Grant and Mera exit the ship, and the shuttle spots them. When eight seconds are left on the bomb's timer, the Dramatic Pre-Explosion Tension Scene begins. This scene lasts 17.2 seconds, over twice as long as how much time the bomb has left. It consists of shots of the ship, the timer, Grant and Mera, and the space shuttle. Finally, the robot ship explodes in a small looking and very short-lived explosion, leaving no debris. That bomb had to be nuclear to destroy such an enormous ship.

That's the climax. We can relax now.

We cut down to Earth, at some future time. Mera is at Grant's house, standing on some kind of balcony or something. Mera's grasp of English is not too good, but she's learning. Either that, or the actress can't act very well. I suspect it's a little of both. Anyway, she explains that she was chosen to carry "the warning". She says that she initially didn't want to do that, but that she wanted to stay and fight instead of being put to sleep in that box. But that was her duty, so she did it. She goes on to say that she's happy to be with Grant. Everything is over, and the happy couple embraces.
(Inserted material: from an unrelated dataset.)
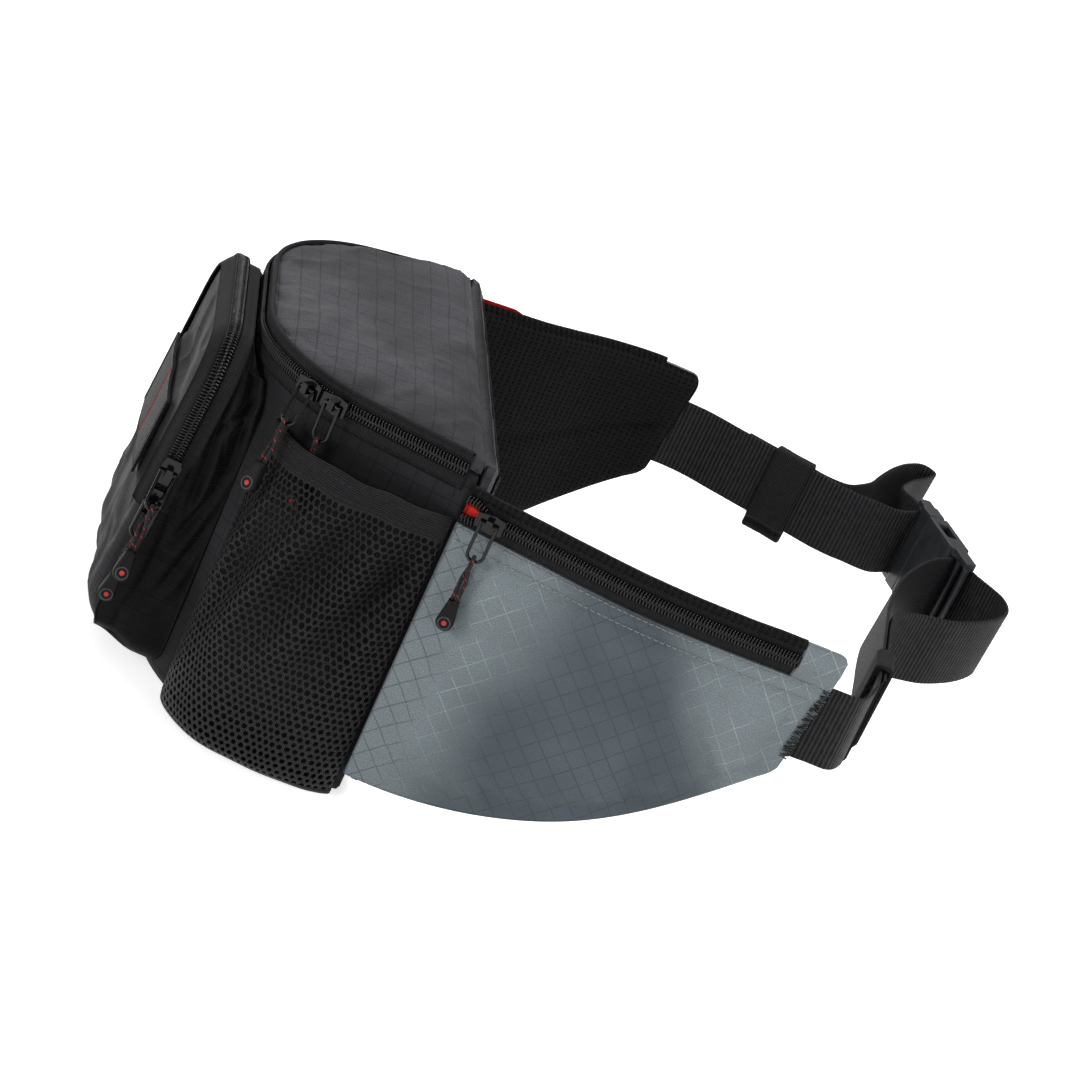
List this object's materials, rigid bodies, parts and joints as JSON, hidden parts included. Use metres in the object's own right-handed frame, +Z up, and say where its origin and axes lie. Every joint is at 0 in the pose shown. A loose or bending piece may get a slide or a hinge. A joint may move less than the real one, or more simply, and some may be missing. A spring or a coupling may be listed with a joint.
{
  "type": "waist pack",
  "caption": "Waist pack with zipped main compartment, zipped front pocket, mesh side pockets, padded hip wings with zip pockets and a webbing belt with side-release buckle.",
  "frame": {"origin": "centre of the bag's width on the plane that its base rests on, 58 mm in front of the bag's back", "axes": "+Z up, +Y towards the wearer, the front pocket faces -Y, +X along the hip wing on the wearer's right-hand side when facing the pack's back"},
  "size_m": [0.3432, 0.4399, 0.19],
  "materials": {
    "slate_ripstop": "matte",
    "charcoal_ripstop": "matte",
    "black_ripstop": "matte",
    "hex_mesh": "matte",
    "spacer_mesh": "matte",
    "elastic": "matte",
    "webbing": "matte",
    "zip_tape": "matte",
    "zip_coil": "glossy",
    "gunmetal": "dark satin",
    "pull_cord": "matte",
    "pull_rubber": "matte",
    "buckle_plastic": "matte",
    "red_lining": "matte"
  },
  "bodies": {
    "bag": {"back_panel": "charcoal_ripstop", "back_mesh": "spacer_mesh", "main_shell": "black_ripstop", "lid_zip_tape_lower": "zip_tape", "lid_zip_coil_lower": "zip_coil", "front_pocket_shell": "black_ripstop", "front_zip_tape_shell": "zip_tape", "front_zip_coil_shell": "zip_coil", "mesh_pocket_near": "hex_mesh", "mesh_pocket_far": "hex_mesh", "mesh_bindings": "elastic", "wing_panel_near": "slate_ripstop", "wing_panel_far": "slate_ripstop", "wing_pad_near": "spacer_mesh", "wing_pad_far": "spacer_mesh", "wing_zip_tapes": "zip_tape", "wing_zip_coils": "zip_coil", "wing_linings": "red_lining", "wing_end_tabs": "slate_ripstop", "belt_near": "webbing", "belt_far": "webbing", "buckle_female": "buckle_plastic"},
    "lid": {"lid_panel": "charcoal_ripstop", "lid_zip_tape_upper": "zip_tape", "lid_zip_coil_upper": "zip_coil"},
    "pocket_flap": {"front_pocket_flap": "charcoal_ripstop", "front_zip_tape_flap": "zip_tape", "front_zip_coil_flap": "zip_coil", "gear_webbing": "webbing"},
    "near_keeper": {"keeper_near": "elastic"},
    "far_keeper": {"keeper_far": "elastic"},
    "buckle_plug": {"buckle_male": "buckle_plastic"},
    "upper_latch": {"latch_arm_upper": "buckle_plastic"},
    "lower_latch": {"latch_arm_lower": "buckle_plastic"},
    "lid_front_slider": {"lid_slider_front": "gunmetal"},
    "lid_front_pull": {"lid_loop_front": "gunmetal", "lid_cord_front": "pull_cord", "lid_tip_front": "pull_rubber"},
    "lid_rear_slider": {"lid_slider_rear": "gunmetal"},
    "lid_rear_pull": {"lid_loop_rear": "gunmetal", "lid_cord_rear": "pull_cord", "lid_tip_rear": "pull_rubber"},
    "pocket_upper_slider": {"pocket_slider_upper": "gunmetal"},
    "pocket_upper_pull": {"pocket_loop_upper": "gunmetal", "pocket_cord_upper": "pull_cord", "pocket_tip_upper": "pull_rubber"},
    "pocket_lower_slider": {"pocket_slider_lower": "gunmetal"},
    "pocket_lower_pull": {"pocket_loop_lower": "gunmetal", "pocket_cord_lower": "pull_cord", "pocket_tip_lower": "pull_rubber"},
    "wing_near_slider": {"wing_slider_near": "gunmetal"},
    "wing_near_pull": {"wing_loop_near": "gunmetal", "wing_cord_near": "pull_cord", "wing_tip_near": "pull_rubber"},
    "wing_far_slider": {"wing_slider_far": "gunmetal"},
    "wing_far_pull": {"wing_loop_far": "gunmetal", "wing_cord_far": "pull_cord", "wing_tip_far": "pull_rubber"}
  },
  "joints": [
    {"name": "lid_hinge", "type": "hinge", "parent": "bag", "child": "lid", "pos_m": [0, 0.0583, 0.178], "axis": [-1, 0, 0], "range_deg": [0, 100]},
    {"name": "pocket_flap_hinge", "type": "hinge", "parent": "bag", "child": "pocket_flap", "pos_m": [0, -0.072, 0.007], "axis": [1, 0, 0], "range_deg": [0, 50]},
    {"name": "near_keeper_slide", "type": "slide", "parent": "bag", "child": "near_keeper", "axis": [-0.9748, 0.2233, 0], "range_m": [0, 0.03]},
    {"name": "far_keeper_slide", "type": "slide", "parent": "bag", "child": "far_keeper", "axis": [0.4462, 0.8949, 0], "range_m": [-0.014, 0.006]},
    {"name": "buckle_release", "type": "slide", "parent": "bag", "child": "buckle_plug", "axis": [-0.9803, -0.1977, 0], "range_m": [0, 0.03], "deforming": ["belt_far"]},
    {"name": "upper_latch_flex", "type": "hinge", "parent": "buckle_plug", "child": "upper_latch", "pos_m": [-0.10183, 0.33316, 0.1447], "axis": [-0.1977, 0.9803, 0], "range_deg": [0, 10.2]},
    {"name": "lower_latch_flex", "type": "hinge", "parent": "buckle_plug", "child": "lower_latch", "pos_m": [-0.10183, 0.33316, 0.1113], "axis": [-0.1977, 0.9803, 0], "range_deg": [-10.2, 0]},
    {"name": "lid_front_slider_run", "type": "hinge", "parent": "bag", "child": "lid_front_slider", "pos_m": [0.029, 0.03, 0.172], "axis": [0, 0, 1], "range_deg": [-12, 0]},
    {"name": "lid_front_pull_swing", "type": "hinge", "parent": "lid_front_slider", "child": "lid_front_pull", "pos_m": [0.09058, -0.02353, 0.172], "axis": [-0.6561, -0.7547, 0], "range_deg": [0, 60]},
    {"name": "lid_rear_slider_run", "type": "hinge", "parent": "bag", "child": "lid_rear_slider", "pos_m": [0.029, 0.03, 0.172], "axis": [0, 0, 1], "range_deg": [0, 8]},
    {"name": "lid_rear_pull_swing", "type": "hinge", "parent": "lid_rear_slider", "child": "lid_rear_pull", "pos_m": [0.09931, -0.01141, 0.172], "axis": [-0.5075, -0.8616, 0], "range_deg": [-1, 1]},
    {"name": "pocket_upper_slider_run", "type": "slide", "parent": "bag", "child": "pocket_upper_slider", "axis": [0, 0.0872, 0.9962], "range_m": [0, 0.032]},
    {"name": "pocket_upper_pull_swing", "type": "hinge", "parent": "pocket_upper_slider", "child": "pocket_upper_pull", "pos_m": [0.0736, -0.06355, 0.10363], "axis": [0, -0.9962, 0.0872], "range_deg": [0, 60]},
    {"name": "pocket_lower_slider_run", "type": "slide", "parent": "bag", "child": "pocket_lower_slider", "axis": [0, 0.0872, 0.9962], "range_m": [0, 0.003]},
    {"name": "pocket_lower_pull_swing", "type": "hinge", "parent": "pocket_lower_slider", "child": "pocket_lower_pull", "pos_m": [0.0736, -0.06498, 0.08719], "axis": [0, -0.9962, 0.0872], "range_deg": [0, 5]},
    {"name": "wing_near_slider_run", "type": "slide", "parent": "bag", "child": "wing_near_slider", "axis": [0.247, 0.9685, -0.0325], "range_m": [0, 0.03]},
    {"name": "wing_near_pull_swing", "type": "hinge", "parent": "wing_near_slider", "child": "wing_near_pull", "pos_m": [0.12939, 0.068, 0.15656], "axis": [-0.2471, -0.969, 0], "range_deg": [0, 90]},
    {"name": "wing_far_slider_run", "type": "slide", "parent": "bag", "child": "wing_far_slider", "axis": [-0.2469, 0.9682, -0.0415], "range_m": [0, 0.03]},
    {"name": "wing_far_pull_swing", "type": "hinge", "parent": "wing_far_slider", "child": "wing_far_pull", "pos_m": [-0.12939, 0.068, 0.15644], "axis": [-0.2471, 0.969, 0], "range_deg": [0, 90]}
  ],
  "couplings": [
    {"joint": "upper_latch_flex", "follows": "buckle_release", "rad_per_m": 5.8178},
    {"joint": "lower_latch_flex", "follows": "buckle_release", "rad_per_m": -5.8178}
  ]
}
Meanwhile, at night, an alien pod sits on the ground. How it got there is unknown. It opens up, and looks around. We see it's sitting in a junkyard, and we hear it beginning to weld. MWAHAHA!! This leaves room for Moontrap II: the Revenge... just kidding. We get the credits.
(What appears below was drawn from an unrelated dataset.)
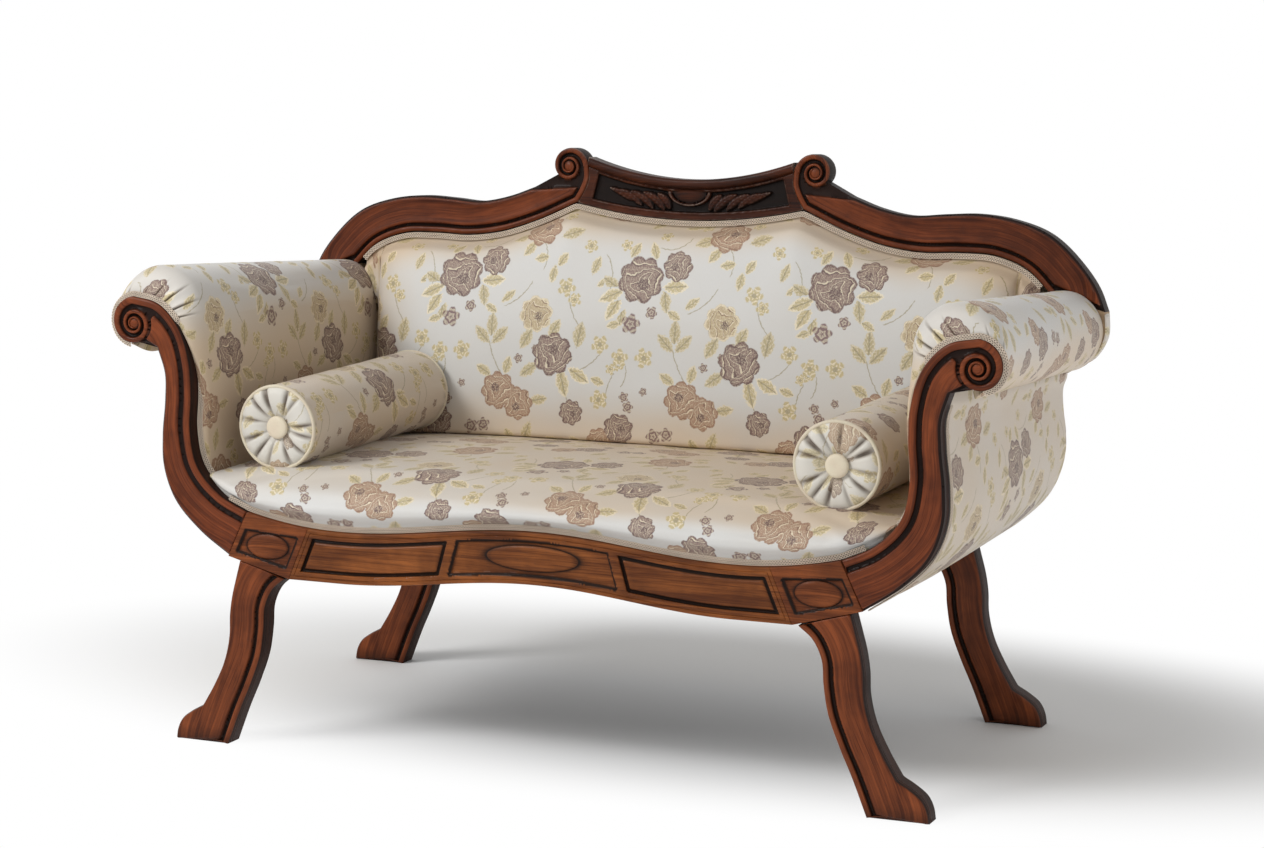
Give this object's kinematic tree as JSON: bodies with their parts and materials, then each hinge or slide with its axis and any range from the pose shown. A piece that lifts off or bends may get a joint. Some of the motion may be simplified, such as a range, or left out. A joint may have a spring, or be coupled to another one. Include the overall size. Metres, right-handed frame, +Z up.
{
  "type": "scroll-arm sofa",
  "caption": "Show-wood sofa on splayed sabre legs, with lyre-shaped scroll arms, a carved broken-arch crest, a sprung brocade seat and a loose bolster at each arm.",
  "frame": {"origin": "on the floor under the middle of the sofa's bounding box", "axes": "+X to the right as one faces the sofa from the front, along its width; +Y to the back; +Z up"},
  "size_m": [1.525, 0.7024, 0.9553],
  "materials": {
    "show_wood": "dark red-brown wood, waxed, with near-black grooves",
    "frame_wood": "plain sawn hardwood, hidden",
    "dowel_wood": "turned hardwood dowel",
    "webbing": "jute webbing and hessian",
    "stuffing": "felted stuffing",
    "brocade": "silvery satin brocade with roses in mauve brown and gold",
    "gimp": "woven braid",
    "spring_steel": "drawn wire",
    "back_cloth": "plain silvery satin",
    "dust_cloth": "thin black cloth",
    "tack_steel": "blued tack heads"
  },
  "bodies": {
    "sofa": {"front_rail": "show_wood", "left_corner_block": "show_wood", "right_corner_block": "show_wood", "left_arm_facade": "show_wood", "right_arm_facade": "show_wood", "left_front_leg": "show_wood", "right_front_leg": "show_wood", "left_rear_leg": "show_wood", "right_rear_leg": "show_wood", "left_rear_block": "frame_wood", "right_rear_block": "frame_wood", "back_rail": "frame_wood", "left_side_rail": "frame_wood", "right_side_rail": "frame_wood", "corner_braces": "frame_wood", "web_batten": "frame_wood", "left_back_post": "frame_wood", "right_back_post": "frame_wood", "stay_rail": "frame_wood", "back_muntin": "frame_wood", "left_crest_rail": "show_wood", "right_crest_rail": "show_wood", "crest_tablet": "show_wood", "left_arm_board": "frame_wood", "right_arm_board": "frame_wood", "left_arm_rail": "frame_wood", "right_arm_rail": "frame_wood", "leg_dowels": "dowel_wood", "crest_dowels": "dowel_wood", "seat_webbing": "webbing", "seat_springs": "spring_steel", "seat_hessian": "webbing", "seat_stuffing": "stuffing", "seat_cover": "brocade", "back_webbing": "webbing", "back_stuffing": "stuffing", "back_cover": "brocade", "left_arm_stuffing": "stuffing", "right_arm_stuffing": "stuffing", "left_arm_cover": "brocade", "right_arm_cover": "brocade", "left_roll_facing": "brocade", "right_roll_facing": "brocade", "left_outer_arm": "brocade", "right_outer_arm": "brocade", "outside_back": "back_cloth", "dust_cover": "dust_cloth", "cover_tacks": "tack_steel", "seat_gimp": "gimp", "back_gimp": "gimp", "left_arm_gimp": "gimp", "right_arm_gimp": "gimp"},
    "left_bolster": {"left_bolster_fill": "stuffing", "left_bolster_case": "brocade", "left_bolster_ends": "brocade", "left_bolster_buttons": "brocade"},
    "right_bolster": {"right_bolster_fill": "stuffing", "right_bolster_case": "brocade", "right_bolster_ends": "brocade", "right_bolster_buttons": "brocade"}
  },
  "joints": [
    {"name": "left_bolster_lift", "type": "slide", "parent": "sofa", "child": "left_bolster", "axis": [0, 0, 1], "range_m": [0, 0.3]},
    {"name": "right_bolster_lift", "type": "slide", "parent": "sofa", "child": "right_bolster", "axis": [0, 0, 1], "range_m": [0, 0.3]}
  ]
}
At the very end of the credits, we hear one last part of the film. It's a telephone conversation between Grant, and someone at NASA, made a few months after the events of the film. Grant has a nagging worry that some debris from the robot ship made it to Earth, and he asks the NASA guy if anything made it. The NASA guy is confident that any debris burned up in the atmosphere and is therefore nothing to worry about... MWAHAHAHA!!
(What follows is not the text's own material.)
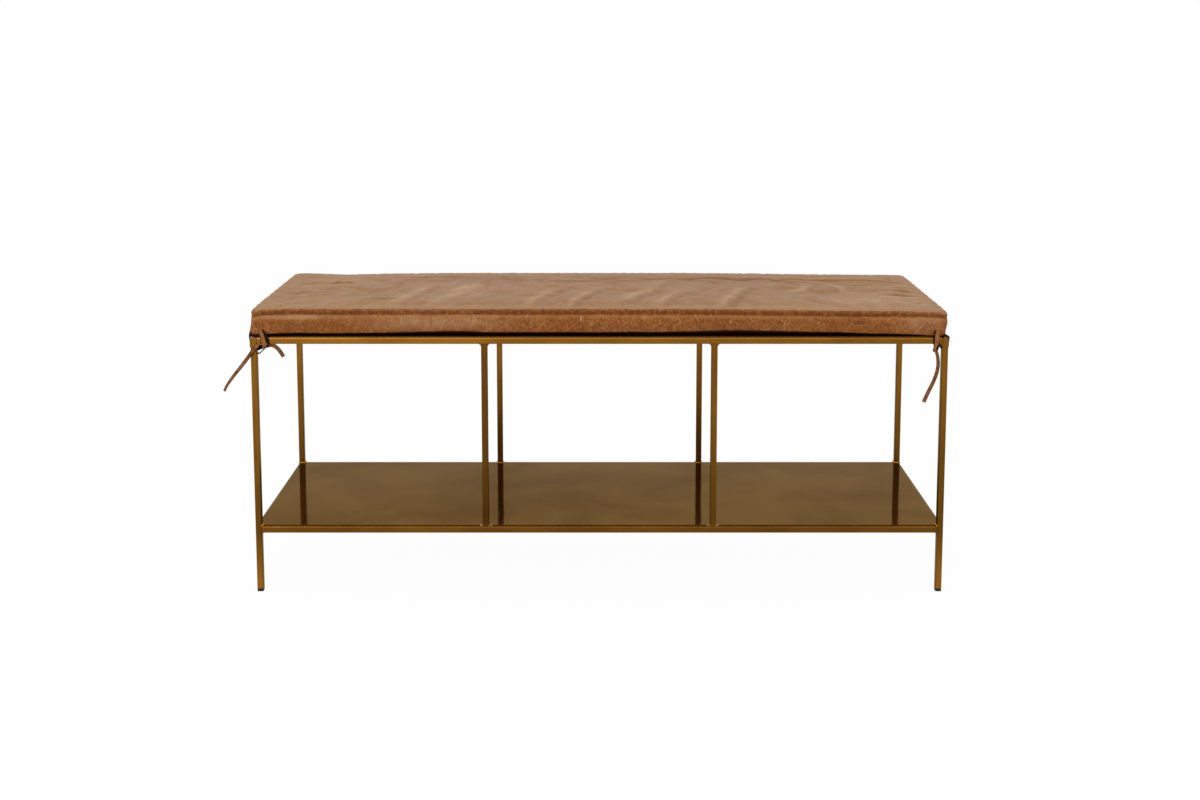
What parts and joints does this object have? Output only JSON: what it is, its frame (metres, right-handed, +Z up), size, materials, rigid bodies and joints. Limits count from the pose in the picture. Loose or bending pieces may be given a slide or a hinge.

Phew, what a stinker. The biggest question I had on my mind was this: What were humans doing on the Moon 14,000 years earlier? 14,000 years ago, humans as we know didn't exist, but instead were Neanderthals or something. This question of mine never even comes close to being explained.
Next, what were those robots, and why were they on the Moon? Also, why were they fighting the 'humans' that were there? Those questions never get answered either. My explanation for this is that the robots were built by the 'humans' to be weapons, but then they revolted or something like that, and turned on the 'humans'. It fits everything I saw in Moontrap, and brings up no further questions. My explanation sounds like a whole prequel, Moontrap: the Seeds of Evil, which would make the original Moontrap into Moontrap Episode II: Rise of the Machines, and my hypothetical sequel Moontrap III: the Revenge. Oh, the possibilities...
The acting by Koenig and Campbell was good, though that death scene was really hammy. Miss Lombardi didn't really act because she didn't talk, but I guess she was okay. I don't know.
The modelwork for the shuttles, and the various other spacecraft was okay. I thought the use of the Apollo-style equipment on the Moon instead of some original spaceship was a nice touch of reality to an otherwise unbelievable movie. The robots were okay, though at times they looked fake.
The plot was... well, let's just say it was substandard to the point of incomprehensibility. I have a feeling that Mr. Ragsdale had a cool name for a movie, but no movie behind it. He probably wrote this up in a few days, maybe a week, and had his cool name turned into a feature film. I'm not sure what kind of microbudget this had, or whether this was a direct-to-video release or not. If anyone could tell me, I'd appreciate it.
If you're a space shuttle fan, enjoy robotics on the Moon, or wish to learn about human aliens, I wholeheartedly recommend Moontrap to you.